Activity in the mergers and acquisitions (M&A) market has suffered its worst quarter since 2007, new research suggests.
A booming market for initial public offerings (IPO), a lack of sellers and general election uncertainty have all been cited as contributors, according to analysis by financial services firm BDO.
Although private equity deals rose slightly from 74 to 81 in Q2 2014, trade deals continued their nose dive from 355 to 296, resulting in deal volumes plunging to levels lower than those experienced during the recession.
The BDO PCPI/PEPI index tracks the relationship between the enterprise value to EBITDA (earnings before interest, taxes, depreciation, and amortization) multiple paid by trade and private equity buyers when purchasing UK private companies.

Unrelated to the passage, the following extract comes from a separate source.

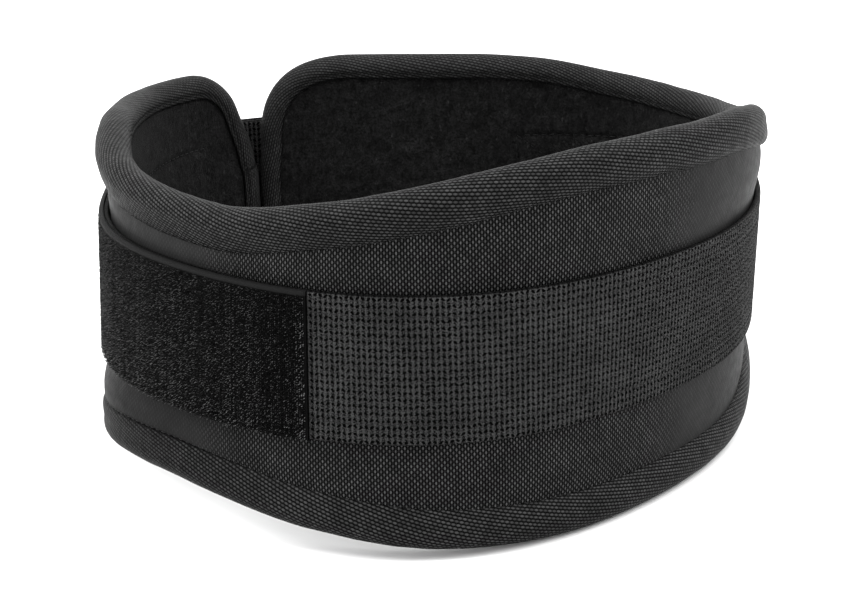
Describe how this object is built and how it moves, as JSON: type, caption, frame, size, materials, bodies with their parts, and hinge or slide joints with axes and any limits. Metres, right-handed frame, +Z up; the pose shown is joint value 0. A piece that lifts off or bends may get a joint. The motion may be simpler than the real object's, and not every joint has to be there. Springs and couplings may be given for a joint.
{
  "type": "weightlifting belt",
  "caption": "Padded nylon lifting belt closed in a ring: foam pad with a rolled rim, wide webbing strap, hook fastener panel and a plain metal loop.",
  "frame": {"origin": "on the floor under the middle of the belt's box", "axes": "+Z up along the ring's axis, +Y from the viewer's side to the far side where the ends meet"},
  "size_m": [0.2468, 0.2728, 0.132],
  "materials": {
    "cover_nylon": "coated basket weave nylon with a soft sheen",
    "foam": "closed-cell foam, hidden",
    "lining_cloth": "brushed cloth, matte",
    "binding_nylon": "ribbed nylon tape with a soft sheen",
    "webbing": "heavy ribbed webbing",
    "hook_tape": "fine plastic hooks on woven tape",
    "loop_metal": "satin steel wire"
  },
  "bodies": {
    "root": {"outer_cover": "cover_nylon", "foam_core": "foam", "lining": "lining_cloth", "edge_binding": "binding_nylon", "webbing_strap": "webbing", "hook_panel": "hook_tape", "buckle_loop": "loop_metal"}
  },
  "joints": []
}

In the last quarter, private equity EBITDA multiples increased from 8.75x to 9.8x, driven mainly by larger acquisitions. Meanwhile, trade multiples fell to 8.8x from 10.2x.
Roger Buckley, an M&A partner at BDO in Birmingham, said: "The private company M&A market stalled in the last quarter despite the increasing willingness of private equity firms to recognise value and pay a premium for quality businesses.
"The issue is lack of supply and it remains to be seen whether sellers will be tempted into the market ahead of the looming general election to avoid the future tax uncertainties that this generates."
The manufacturing sector remains strong in the Midlands, accounting for almost a fifth of deals completed so far this year.
But bucking the UK-wide trend by showing consistent growth has been pharmaceuticals and life sciences, highlighted locally by the acquisition MicroCal by Worcestershire-based Malvern Instruments.
This year the deal value in the sector has risen significantly, especially for specialist outsourcing companies, and all signs are indicating that this will be one of the strongest years on record.
Mr Buckley added: "Pharma and life sciences companies are coming under increased cost and regulatory pressure and this is driving deal flow.
"The majority we are currently seeing are trade purchases. The interesting developments over the next 12 months will be when private equity and trade buyers start to fish in the same pond, which will give valuations an even bigger boost."